I have a nonisotropic electrical conductivity.
we also i have specofic values for in plane and through plane electrical conductivity in unit on S/m.
what i understood, from the tutrial and the manual i would need to used UDS to be able to input the two values for electrical conductivity.

but, my problem is that when i try using UDS diffusivity with the orthogonal option the values that i can put in are in kg/ms!!! but the values that i have are in S/m(unit of electrical conductivity) !!!
I really dont understand how can i do that, it seems like am missing something, or misunderstanding some part.

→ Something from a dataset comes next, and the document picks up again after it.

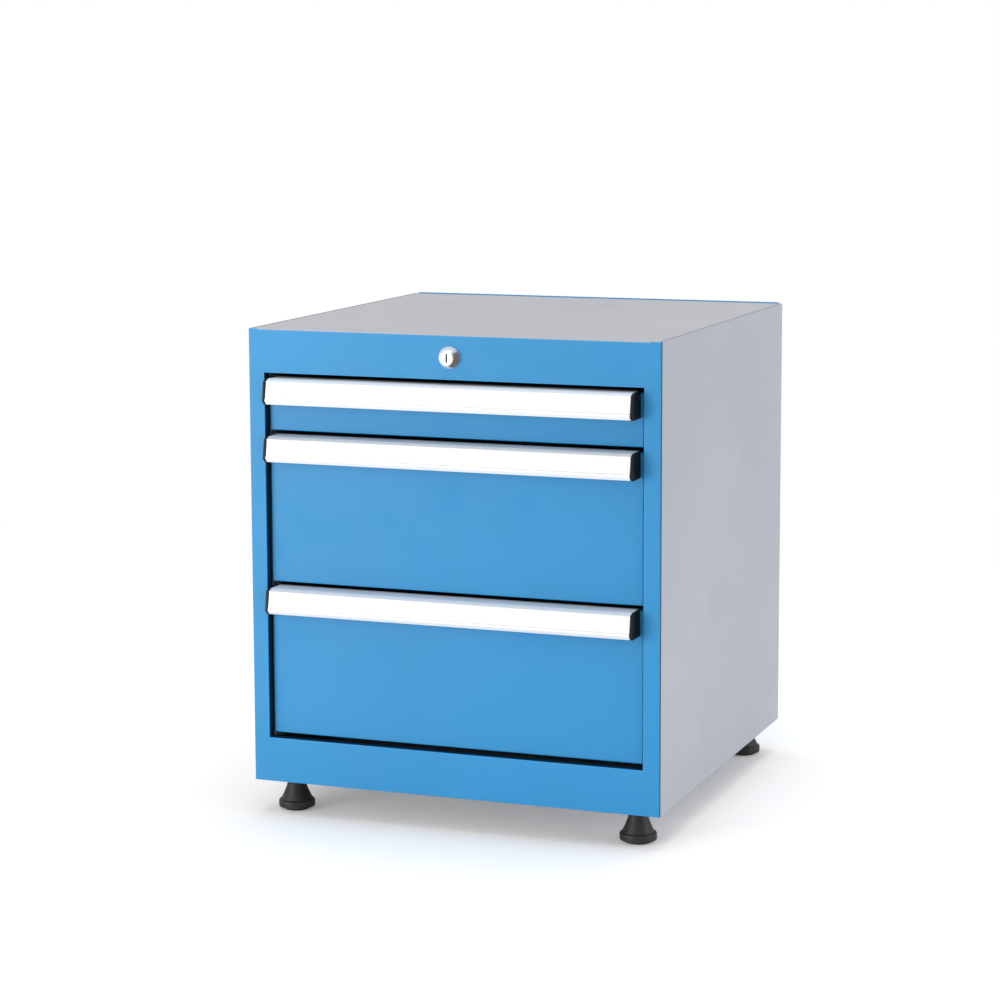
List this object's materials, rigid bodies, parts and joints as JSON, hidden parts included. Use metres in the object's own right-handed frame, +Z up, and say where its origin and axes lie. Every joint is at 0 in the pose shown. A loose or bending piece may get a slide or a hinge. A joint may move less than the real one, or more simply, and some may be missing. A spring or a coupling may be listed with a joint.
{
  "type": "under-bench drawer cabinet",
  "caption": "Under-bench steel drawer cabinet: folded body, full-width drawers with grip handles on telescopic runners, central cylinder lock and screw feet.",
  "frame": {"origin": "on the floor under the middle of the whole cabinet, handles included", "axes": "+Z up, +X to the cabinet's right seen from the front, drawers open towards -Y"},
  "size_m": [0.56, 0.5938, 0.6465],
  "materials": {
    "frame_blue": "semi-matt powder coat",
    "body_grey": "semi-matt powder coat",
    "drawer_grey": "semi-matt powder coat",
    "zinc_steel": "bright zinc plate",
    "grip_aluminium": "satin anodised",
    "cap_plastic": "fine moulded grain",
    "label_paper": "matt white strip",
    "lock_chrome": "bright plate",
    "foot_plastic": "moulded, slightly glossy"
  },
  "bodies": {
    "cabinet": {"front_frame": "frame_blue", "back_panel": "frame_blue", "side_panel_left": "body_grey", "side_panel_right": "body_grey", "top_panel": "body_grey", "bottom_panel": "body_grey", "upright_front_left": "body_grey", "upright_front_right": "body_grey", "upright_rear_left": "body_grey", "upright_rear_right": "body_grey", "runner_outer_1": "zinc_steel", "runner_outer_2": "zinc_steel", "runner_outer_3": "zinc_steel", "lock_housing": "lock_chrome", "lock_nut": "zinc_steel", "lock_bar_guides": "zinc_steel", "lock_rod_bracket": "zinc_steel", "foot_nuts": "zinc_steel"},
    "lock_plug": {"lock_plug": "lock_chrome", "lock_rod": "zinc_steel"},
    "lock_bar": {"lock_bar": "zinc_steel"},
    "drawer_1": {"drawer_box_1": "drawer_grey", "drawer_front_1": "frame_blue", "drawer_screws_1": "zinc_steel", "handle_1": "grip_aluminium", "label_strip_1": "label_paper", "handle_cap_left_1": "cap_plastic", "handle_cap_right_1": "cap_plastic", "runner_inner_1": "zinc_steel", "lock_catch_1": "zinc_steel"},
    "slide_1": {"runner_middle_1": "zinc_steel"},
    "drawer_2": {"drawer_box_2": "drawer_grey", "drawer_front_2": "frame_blue", "drawer_screws_2": "zinc_steel", "handle_2": "grip_aluminium", "label_strip_2": "label_paper", "handle_cap_left_2": "cap_plastic", "handle_cap_right_2": "cap_plastic", "runner_inner_2": "zinc_steel", "lock_catch_2": "zinc_steel"},
    "slide_2": {"runner_middle_2": "zinc_steel"},
    "drawer_3": {"drawer_box_3": "drawer_grey", "drawer_front_3": "frame_blue", "drawer_screws_3": "zinc_steel", "handle_3": "grip_aluminium", "label_strip_3": "label_paper", "handle_cap_left_3": "cap_plastic", "handle_cap_right_3": "cap_plastic", "runner_inner_3": "zinc_steel", "lock_catch_3": "zinc_steel"},
    "slide_3": {"runner_middle_3": "zinc_steel"},
    "foot_front_left": {"foot_front_left": "foot_plastic", "foot_stud_front_left": "zinc_steel"},
    "foot_front_right": {"foot_front_right": "foot_plastic", "foot_stud_front_right": "zinc_steel"},
    "foot_rear_left": {"foot_rear_left": "foot_plastic", "foot_stud_rear_left": "zinc_steel"},
    "foot_rear_right": {"foot_rear_right": "foot_plastic", "foot_stud_rear_right": "zinc_steel"}
  },
  "joints": [
    {"name": "drawer_1_slide", "type": "slide", "parent": "cabinet", "child": "drawer_1", "axis": [0, -1, 0], "range_m": [0, 0.45]},
    {"name": "runner_1_slide", "type": "slide", "parent": "cabinet", "child": "slide_1", "axis": [0, -1, 0], "range_m": [0, 0.225]},
    {"name": "drawer_2_slide", "type": "slide", "parent": "cabinet", "child": "drawer_2", "axis": [0, -1, 0], "range_m": [0, 0.45]},
    {"name": "runner_2_slide", "type": "slide", "parent": "cabinet", "child": "slide_2", "axis": [0, -1, 0], "range_m": [0, 0.225]},
    {"name": "drawer_3_slide", "type": "slide", "parent": "cabinet", "child": "drawer_3", "axis": [0, -1, 0], "range_m": [0, 0.45]},
    {"name": "runner_3_slide", "type": "slide", "parent": "cabinet", "child": "slide_3", "axis": [0, -1, 0], "range_m": [0, 0.225]},
    {"name": "lock_turn", "type": "hinge", "parent": "cabinet", "child": "lock_plug", "pos_m": [0, -0.273, 0.6165], "axis": [0, 1, 0], "range_deg": [0, 90]},
    {"name": "lock_bar_lift", "type": "slide", "parent": "cabinet", "child": "lock_bar", "axis": [0, 0, 1], "range_m": [0, 0.01698]},
    {"name": "foot_front_left_screw", "type": "slide", "parent": "cabinet", "child": "foot_front_left", "axis": [0, 0, -1], "range_m": [-0.015, 0.01]},
    {"name": "foot_front_right_screw", "type": "slide", "parent": "cabinet", "child": "foot_front_right", "axis": [0, 0, -1], "range_m": [-0.015, 0.01]},
    {"name": "foot_rear_left_screw", "type": "slide", "parent": "cabinet", "child": "foot_rear_left", "axis": [0, 0, -1], "range_m": [-0.015, 0.01]},
    {"name": "foot_rear_right_screw", "type": "slide", "parent": "cabinet", "child": "foot_rear_right", "axis": [0, 0, -1], "range_m": [-0.015, 0.01]}
  ],
  "couplings": [
    {"joint": "runner_1_slide", "follows": "drawer_1_slide", "ratio": 0.5},
    {"joint": "runner_2_slide", "follows": "drawer_2_slide", "ratio": 0.5},
    {"joint": "runner_3_slide", "follows": "drawer_3_slide", "ratio": 0.5},
    {"joint": "lock_turn", "follows": "lock_bar_lift", "rad_per_m": 92.5}
  ]
}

whats more, i dont understand how the UDS diffusivity can be defined as the electrical conductiviy..

Any Input is much appreciated..

Many Thanks

MASOUD June 17, 2011 11:46

Golnaz,

UDS is a general concept which can be employed to solve various problems. Fluent can not understand what variable we intend to model through UDS. That's why you find the unit of diffusivity as m/s.

You just enter your value in S/m and go ahead with that.

Hope this helps.

Golnaz June 17, 2011 15:41

thank you Masoud for your reply...
i will try that..
but how dose fluent realise that this input value in the uds diffussivity is the electrical conductivity...?!
especially that its showing the unit as kg/s..
many thanks

MASOUD June 17, 2011 16:21

Well, Fluent doesn't have to recognize what that is.

The UDS equation you probably are going to define is :

D[-(Electrical Conductivity) x D(Potential)]=(0 or Volumetric Current Density)

These terms just have to be consistent. If you define the first term in S/m and specify the electronic potential boundary condition in Volt and the source term in A/m3 you will be all set.